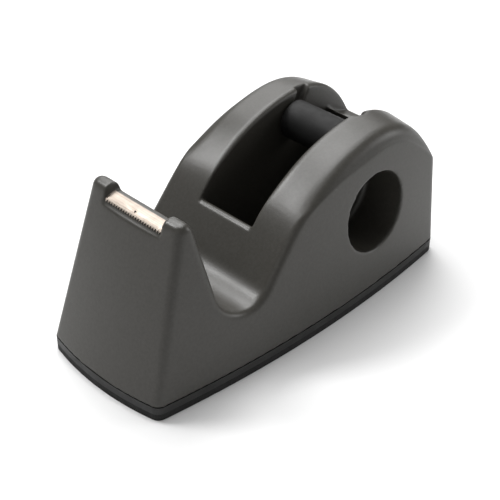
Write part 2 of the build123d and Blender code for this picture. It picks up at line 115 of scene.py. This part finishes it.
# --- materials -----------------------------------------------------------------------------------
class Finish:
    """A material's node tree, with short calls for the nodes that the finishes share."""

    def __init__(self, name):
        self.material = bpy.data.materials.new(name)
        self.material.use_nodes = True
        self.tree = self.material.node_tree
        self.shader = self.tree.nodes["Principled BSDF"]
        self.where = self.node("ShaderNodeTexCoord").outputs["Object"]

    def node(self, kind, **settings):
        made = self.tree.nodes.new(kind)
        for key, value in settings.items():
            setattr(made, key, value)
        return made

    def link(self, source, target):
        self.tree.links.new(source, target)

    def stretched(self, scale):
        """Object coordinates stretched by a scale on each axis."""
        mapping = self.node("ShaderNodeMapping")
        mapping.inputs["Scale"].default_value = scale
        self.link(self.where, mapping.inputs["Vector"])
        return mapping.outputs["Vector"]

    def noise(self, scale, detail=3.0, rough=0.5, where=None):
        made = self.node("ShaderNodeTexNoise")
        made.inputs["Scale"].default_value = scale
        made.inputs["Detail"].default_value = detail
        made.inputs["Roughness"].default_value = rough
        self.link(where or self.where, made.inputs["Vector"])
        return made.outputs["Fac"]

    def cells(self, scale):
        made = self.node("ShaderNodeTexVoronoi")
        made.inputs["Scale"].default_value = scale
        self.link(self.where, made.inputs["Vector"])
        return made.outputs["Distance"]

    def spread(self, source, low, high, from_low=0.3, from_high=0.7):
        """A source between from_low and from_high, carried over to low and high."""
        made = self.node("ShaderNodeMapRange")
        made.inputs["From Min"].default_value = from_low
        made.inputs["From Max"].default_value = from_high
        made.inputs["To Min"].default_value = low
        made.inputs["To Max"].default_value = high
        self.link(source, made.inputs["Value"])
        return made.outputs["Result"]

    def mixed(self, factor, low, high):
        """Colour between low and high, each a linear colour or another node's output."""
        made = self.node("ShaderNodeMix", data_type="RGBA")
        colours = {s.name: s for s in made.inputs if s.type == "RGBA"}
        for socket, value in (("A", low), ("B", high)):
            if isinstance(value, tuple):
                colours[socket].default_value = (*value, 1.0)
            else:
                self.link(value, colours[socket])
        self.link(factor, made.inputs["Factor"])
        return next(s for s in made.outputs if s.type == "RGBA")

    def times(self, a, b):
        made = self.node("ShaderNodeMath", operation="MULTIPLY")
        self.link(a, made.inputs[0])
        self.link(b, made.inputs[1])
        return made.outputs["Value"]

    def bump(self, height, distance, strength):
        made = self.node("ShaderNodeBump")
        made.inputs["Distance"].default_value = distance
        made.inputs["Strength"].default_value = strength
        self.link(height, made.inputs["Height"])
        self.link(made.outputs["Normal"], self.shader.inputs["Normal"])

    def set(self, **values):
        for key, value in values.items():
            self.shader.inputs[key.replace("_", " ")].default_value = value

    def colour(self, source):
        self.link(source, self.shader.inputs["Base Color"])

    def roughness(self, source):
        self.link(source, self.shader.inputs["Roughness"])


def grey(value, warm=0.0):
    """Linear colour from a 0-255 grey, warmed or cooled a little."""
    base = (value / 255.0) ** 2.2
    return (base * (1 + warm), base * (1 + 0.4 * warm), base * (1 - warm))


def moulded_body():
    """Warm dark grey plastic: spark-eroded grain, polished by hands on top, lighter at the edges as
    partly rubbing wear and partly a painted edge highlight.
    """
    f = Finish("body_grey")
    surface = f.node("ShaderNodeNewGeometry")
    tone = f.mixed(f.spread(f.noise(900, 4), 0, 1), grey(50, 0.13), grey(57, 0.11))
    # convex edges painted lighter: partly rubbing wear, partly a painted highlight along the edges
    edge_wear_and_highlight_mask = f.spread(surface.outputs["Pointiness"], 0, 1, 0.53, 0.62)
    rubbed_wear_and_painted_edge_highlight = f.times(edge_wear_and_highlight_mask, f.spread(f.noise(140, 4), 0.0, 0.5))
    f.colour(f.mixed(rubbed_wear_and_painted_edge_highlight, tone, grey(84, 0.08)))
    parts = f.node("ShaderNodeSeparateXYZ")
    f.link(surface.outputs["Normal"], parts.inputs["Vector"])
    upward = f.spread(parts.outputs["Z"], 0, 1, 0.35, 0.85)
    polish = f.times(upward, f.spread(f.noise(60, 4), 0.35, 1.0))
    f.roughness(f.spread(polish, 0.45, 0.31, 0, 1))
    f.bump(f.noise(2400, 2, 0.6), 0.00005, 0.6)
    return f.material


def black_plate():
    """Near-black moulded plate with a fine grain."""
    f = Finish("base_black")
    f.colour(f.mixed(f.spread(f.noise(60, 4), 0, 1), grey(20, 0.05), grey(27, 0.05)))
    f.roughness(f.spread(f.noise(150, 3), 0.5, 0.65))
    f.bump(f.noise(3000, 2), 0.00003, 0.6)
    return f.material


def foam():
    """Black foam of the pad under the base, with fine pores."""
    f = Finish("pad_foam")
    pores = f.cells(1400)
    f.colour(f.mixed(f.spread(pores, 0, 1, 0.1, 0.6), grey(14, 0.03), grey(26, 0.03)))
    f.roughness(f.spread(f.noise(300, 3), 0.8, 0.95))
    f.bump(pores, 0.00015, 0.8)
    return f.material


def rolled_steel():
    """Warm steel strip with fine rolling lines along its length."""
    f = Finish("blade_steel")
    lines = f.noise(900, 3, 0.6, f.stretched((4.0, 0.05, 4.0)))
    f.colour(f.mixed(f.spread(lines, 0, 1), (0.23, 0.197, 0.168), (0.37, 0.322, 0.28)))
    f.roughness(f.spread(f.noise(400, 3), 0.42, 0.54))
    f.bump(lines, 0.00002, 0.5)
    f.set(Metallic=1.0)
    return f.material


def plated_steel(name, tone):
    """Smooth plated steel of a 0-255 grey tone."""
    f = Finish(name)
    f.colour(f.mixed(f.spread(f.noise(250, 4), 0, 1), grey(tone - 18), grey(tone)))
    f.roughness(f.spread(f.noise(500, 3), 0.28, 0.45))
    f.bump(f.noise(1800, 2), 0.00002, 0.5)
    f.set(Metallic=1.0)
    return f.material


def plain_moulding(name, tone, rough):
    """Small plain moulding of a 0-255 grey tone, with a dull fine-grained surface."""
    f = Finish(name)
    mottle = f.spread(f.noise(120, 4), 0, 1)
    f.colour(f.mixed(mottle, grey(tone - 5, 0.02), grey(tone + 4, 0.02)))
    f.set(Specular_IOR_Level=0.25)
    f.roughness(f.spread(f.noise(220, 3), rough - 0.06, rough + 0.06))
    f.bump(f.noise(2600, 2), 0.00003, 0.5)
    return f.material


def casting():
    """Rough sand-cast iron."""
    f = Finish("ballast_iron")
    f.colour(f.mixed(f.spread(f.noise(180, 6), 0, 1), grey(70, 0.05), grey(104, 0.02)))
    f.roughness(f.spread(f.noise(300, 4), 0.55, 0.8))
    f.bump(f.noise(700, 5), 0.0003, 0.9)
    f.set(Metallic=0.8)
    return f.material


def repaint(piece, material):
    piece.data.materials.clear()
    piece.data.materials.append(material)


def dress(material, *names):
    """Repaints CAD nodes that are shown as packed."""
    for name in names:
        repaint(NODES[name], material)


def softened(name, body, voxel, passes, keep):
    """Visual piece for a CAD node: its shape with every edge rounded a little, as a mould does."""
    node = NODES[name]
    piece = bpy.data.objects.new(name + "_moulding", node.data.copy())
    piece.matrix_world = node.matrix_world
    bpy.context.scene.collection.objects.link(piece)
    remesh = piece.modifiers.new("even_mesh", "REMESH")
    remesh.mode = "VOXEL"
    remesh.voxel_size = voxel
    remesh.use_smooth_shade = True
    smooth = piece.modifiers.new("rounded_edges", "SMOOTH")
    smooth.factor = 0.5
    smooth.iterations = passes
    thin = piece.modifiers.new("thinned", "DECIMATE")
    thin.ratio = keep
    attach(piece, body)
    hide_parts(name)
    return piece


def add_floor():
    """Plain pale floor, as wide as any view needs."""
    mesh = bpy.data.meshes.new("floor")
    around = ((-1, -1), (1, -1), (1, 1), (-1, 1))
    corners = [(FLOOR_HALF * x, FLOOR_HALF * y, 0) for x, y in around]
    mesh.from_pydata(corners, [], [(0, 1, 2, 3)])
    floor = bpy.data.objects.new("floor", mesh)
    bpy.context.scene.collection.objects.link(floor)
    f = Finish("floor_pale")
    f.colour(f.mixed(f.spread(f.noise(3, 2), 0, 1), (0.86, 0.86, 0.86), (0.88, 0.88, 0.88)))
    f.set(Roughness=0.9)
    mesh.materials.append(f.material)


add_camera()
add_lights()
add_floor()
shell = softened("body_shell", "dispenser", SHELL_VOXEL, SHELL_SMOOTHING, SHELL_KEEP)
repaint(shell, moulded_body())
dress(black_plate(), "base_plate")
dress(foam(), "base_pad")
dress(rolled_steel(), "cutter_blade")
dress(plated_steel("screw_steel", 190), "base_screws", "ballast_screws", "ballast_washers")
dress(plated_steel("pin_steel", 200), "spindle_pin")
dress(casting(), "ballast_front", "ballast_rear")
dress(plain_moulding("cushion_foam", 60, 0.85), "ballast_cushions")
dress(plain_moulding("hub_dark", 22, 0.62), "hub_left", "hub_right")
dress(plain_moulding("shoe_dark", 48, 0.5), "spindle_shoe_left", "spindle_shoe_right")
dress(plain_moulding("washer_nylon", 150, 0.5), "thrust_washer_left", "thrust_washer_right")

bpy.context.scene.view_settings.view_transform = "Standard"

▶ BRIEF
Return only the lines spanning from the first line of the material through the line with "self.tree.links.new(source, target)", copied exactly, both ends kept.

▶ RESPONSE FOR THIS EXERCISE
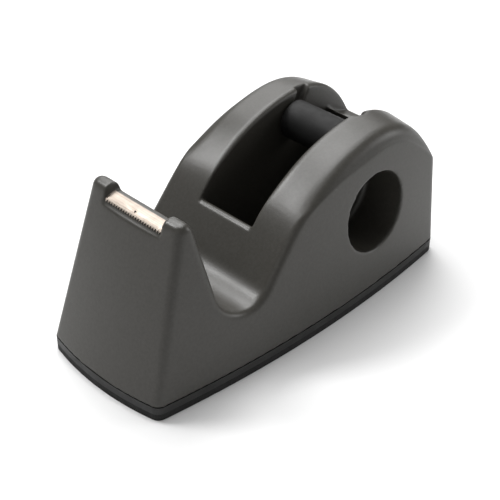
Write part 2 of the build123d and Blender code for this picture. It picks up at line 115 of scene.py. This part finishes it.
# --- materials -----------------------------------------------------------------------------------
class Finish:
    """A material's node tree, with short calls for the nodes that the finishes share."""

    def __init__(self, name):
        self.material = bpy.data.materials.new(name)
        self.material.use_nodes = True
        self.tree = self.material.node_tree
        self.shader = self.tree.nodes["Principled BSDF"]
        self.where = self.node("ShaderNodeTexCoord").outputs["Object"]

    def node(self, kind, **settings):
        made = self.tree.nodes.new(kind)
        for key, value in settings.items():
            setattr(made, key, value)
        return made

    def link(self, source, target):
        self.tree.links.new(source, target)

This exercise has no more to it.